- _WHAT NEEDS TO BE DONE_:
Retype exactly the lines below, beginning with the first and ending with the line where "with rounded tips." appears.

[Part of a data file]
====
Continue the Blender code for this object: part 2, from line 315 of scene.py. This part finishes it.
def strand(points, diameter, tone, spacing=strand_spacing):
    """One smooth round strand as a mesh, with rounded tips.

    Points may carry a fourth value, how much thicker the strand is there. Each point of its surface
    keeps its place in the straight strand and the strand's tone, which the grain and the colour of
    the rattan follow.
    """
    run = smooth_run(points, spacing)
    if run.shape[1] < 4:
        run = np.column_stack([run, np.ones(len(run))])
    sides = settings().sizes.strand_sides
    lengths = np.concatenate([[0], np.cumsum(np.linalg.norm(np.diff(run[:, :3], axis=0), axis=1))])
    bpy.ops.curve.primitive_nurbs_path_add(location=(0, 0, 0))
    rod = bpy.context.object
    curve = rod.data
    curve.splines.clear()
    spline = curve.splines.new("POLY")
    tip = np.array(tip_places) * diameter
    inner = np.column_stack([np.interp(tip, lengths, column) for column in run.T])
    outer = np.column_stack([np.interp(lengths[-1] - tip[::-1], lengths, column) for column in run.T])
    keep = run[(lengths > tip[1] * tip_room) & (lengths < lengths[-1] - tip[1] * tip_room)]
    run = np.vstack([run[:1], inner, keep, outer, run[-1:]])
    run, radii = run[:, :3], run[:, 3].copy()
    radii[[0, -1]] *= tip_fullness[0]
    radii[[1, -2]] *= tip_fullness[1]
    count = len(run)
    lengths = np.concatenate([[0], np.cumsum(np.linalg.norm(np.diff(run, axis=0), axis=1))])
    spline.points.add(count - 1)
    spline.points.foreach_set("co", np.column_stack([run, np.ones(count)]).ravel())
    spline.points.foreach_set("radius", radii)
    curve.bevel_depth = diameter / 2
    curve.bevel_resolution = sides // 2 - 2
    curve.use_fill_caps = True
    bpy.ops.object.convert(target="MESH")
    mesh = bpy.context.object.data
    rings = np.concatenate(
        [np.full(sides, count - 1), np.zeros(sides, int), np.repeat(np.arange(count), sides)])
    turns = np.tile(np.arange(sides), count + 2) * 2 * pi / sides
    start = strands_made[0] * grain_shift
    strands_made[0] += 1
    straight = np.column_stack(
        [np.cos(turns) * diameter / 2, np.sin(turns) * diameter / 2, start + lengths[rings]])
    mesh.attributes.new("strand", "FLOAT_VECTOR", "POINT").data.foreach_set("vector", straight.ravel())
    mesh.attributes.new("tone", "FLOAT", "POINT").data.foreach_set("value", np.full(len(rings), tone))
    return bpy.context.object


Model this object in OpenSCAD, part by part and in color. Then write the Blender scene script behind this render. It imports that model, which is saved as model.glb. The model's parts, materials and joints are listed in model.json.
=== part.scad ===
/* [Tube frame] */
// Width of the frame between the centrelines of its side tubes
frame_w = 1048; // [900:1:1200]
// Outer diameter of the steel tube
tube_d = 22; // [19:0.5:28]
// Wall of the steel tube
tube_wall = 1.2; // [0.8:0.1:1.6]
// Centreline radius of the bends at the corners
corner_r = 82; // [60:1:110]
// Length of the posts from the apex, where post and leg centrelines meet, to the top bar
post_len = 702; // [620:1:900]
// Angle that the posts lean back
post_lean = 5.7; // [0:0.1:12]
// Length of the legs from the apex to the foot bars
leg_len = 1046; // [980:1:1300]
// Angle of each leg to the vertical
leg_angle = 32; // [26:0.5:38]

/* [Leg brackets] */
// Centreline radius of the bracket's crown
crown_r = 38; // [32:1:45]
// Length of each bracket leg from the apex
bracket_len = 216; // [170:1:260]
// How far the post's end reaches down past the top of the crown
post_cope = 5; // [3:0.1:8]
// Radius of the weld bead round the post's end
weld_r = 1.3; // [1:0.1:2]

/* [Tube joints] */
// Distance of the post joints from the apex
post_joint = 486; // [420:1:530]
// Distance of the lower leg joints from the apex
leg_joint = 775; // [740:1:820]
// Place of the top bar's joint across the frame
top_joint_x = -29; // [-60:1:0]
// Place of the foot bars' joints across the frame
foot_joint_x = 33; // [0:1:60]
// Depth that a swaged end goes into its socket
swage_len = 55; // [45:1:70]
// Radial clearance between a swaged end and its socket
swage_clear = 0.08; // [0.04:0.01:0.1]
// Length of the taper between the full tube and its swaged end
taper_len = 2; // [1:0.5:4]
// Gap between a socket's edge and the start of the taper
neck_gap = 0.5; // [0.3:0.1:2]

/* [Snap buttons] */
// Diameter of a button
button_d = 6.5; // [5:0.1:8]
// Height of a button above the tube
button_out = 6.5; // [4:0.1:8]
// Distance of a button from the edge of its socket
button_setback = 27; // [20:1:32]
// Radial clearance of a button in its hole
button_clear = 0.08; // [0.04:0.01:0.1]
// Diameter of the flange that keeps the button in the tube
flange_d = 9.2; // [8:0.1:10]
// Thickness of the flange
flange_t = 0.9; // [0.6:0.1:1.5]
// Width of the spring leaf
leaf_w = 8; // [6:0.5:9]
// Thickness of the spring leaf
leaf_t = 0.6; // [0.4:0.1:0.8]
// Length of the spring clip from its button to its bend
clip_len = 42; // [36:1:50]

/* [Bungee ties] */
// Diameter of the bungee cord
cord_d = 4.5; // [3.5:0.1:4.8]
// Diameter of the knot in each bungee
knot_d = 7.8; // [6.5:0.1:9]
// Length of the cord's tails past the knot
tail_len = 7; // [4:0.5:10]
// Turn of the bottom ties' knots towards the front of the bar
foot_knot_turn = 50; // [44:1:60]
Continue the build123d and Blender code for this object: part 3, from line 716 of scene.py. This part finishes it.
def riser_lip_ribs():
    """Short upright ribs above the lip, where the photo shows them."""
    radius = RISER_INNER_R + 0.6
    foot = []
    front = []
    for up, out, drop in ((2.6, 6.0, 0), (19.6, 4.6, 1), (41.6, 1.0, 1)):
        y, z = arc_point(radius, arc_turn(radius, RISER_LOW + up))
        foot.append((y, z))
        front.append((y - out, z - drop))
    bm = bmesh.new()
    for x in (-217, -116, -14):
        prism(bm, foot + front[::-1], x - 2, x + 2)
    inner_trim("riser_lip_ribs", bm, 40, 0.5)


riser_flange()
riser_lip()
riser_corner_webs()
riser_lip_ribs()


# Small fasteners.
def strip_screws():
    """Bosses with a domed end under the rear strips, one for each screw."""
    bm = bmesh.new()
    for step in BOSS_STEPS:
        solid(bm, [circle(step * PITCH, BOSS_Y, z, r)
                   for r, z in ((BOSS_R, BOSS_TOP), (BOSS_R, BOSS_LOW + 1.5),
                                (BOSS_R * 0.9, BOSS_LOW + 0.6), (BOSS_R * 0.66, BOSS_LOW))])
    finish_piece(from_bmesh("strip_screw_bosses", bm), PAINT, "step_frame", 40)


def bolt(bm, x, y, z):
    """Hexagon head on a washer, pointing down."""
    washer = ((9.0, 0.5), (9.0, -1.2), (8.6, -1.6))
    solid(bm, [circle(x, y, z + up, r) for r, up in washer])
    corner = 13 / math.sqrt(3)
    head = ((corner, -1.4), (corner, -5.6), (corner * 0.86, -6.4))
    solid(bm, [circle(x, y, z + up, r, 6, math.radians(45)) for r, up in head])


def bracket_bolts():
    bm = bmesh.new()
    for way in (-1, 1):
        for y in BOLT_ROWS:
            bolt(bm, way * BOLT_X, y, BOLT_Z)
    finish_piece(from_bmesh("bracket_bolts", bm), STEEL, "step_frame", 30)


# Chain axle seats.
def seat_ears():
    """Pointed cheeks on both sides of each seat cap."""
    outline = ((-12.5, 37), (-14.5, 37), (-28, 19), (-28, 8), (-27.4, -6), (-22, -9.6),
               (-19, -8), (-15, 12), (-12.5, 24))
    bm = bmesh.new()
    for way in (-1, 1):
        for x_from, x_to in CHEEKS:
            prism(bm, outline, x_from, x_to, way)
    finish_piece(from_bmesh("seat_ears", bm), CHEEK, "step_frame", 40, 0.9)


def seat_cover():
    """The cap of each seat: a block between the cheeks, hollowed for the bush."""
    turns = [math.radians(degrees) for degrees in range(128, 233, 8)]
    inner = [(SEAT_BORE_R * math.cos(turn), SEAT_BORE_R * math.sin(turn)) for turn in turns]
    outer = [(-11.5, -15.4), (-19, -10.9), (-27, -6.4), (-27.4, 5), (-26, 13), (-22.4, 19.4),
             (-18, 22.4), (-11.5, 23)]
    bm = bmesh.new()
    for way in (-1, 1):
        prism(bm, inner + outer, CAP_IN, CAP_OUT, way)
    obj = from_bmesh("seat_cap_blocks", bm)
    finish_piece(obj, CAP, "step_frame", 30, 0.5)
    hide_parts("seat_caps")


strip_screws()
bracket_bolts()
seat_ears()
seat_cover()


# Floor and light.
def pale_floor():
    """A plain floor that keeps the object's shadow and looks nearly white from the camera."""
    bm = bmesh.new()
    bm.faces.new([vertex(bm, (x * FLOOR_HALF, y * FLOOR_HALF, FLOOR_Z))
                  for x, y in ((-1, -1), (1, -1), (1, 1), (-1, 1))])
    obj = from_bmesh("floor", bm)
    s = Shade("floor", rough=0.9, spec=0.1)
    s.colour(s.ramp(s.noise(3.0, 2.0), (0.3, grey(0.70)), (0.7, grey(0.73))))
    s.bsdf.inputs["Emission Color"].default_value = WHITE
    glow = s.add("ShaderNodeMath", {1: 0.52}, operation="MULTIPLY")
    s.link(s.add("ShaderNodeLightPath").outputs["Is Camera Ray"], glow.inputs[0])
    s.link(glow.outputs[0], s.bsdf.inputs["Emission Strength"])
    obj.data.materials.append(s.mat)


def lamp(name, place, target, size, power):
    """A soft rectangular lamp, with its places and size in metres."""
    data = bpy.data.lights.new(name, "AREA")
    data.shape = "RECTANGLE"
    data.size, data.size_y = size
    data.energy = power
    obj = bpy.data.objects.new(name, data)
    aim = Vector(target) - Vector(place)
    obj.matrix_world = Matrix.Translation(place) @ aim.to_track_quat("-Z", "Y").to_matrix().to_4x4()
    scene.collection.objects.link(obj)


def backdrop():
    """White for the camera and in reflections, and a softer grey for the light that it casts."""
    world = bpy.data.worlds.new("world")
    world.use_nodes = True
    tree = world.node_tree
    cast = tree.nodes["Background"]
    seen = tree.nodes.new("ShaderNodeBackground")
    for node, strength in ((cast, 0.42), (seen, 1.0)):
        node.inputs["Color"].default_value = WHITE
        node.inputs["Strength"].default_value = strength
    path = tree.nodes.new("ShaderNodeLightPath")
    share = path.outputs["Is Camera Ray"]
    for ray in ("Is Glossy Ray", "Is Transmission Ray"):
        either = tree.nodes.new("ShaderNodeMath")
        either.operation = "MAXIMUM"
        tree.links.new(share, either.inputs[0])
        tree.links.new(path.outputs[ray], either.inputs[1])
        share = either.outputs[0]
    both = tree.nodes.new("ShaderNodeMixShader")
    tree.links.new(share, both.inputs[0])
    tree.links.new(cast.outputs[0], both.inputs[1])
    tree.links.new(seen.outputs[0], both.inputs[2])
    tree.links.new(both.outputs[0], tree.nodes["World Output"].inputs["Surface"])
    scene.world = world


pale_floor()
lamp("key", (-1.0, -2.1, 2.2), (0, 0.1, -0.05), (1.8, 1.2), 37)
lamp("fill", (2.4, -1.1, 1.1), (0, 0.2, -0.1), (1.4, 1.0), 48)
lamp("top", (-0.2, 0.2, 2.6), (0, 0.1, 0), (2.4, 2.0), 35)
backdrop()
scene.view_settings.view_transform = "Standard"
====
- _RESULT FOR THIS TASK_:
Continue the Blender code for this object: part 2, from line 315 of scene.py. This part finishes it.
def strand(points, diameter, tone, spacing=strand_spacing):
    """One smooth round strand as a mesh, with rounded tips.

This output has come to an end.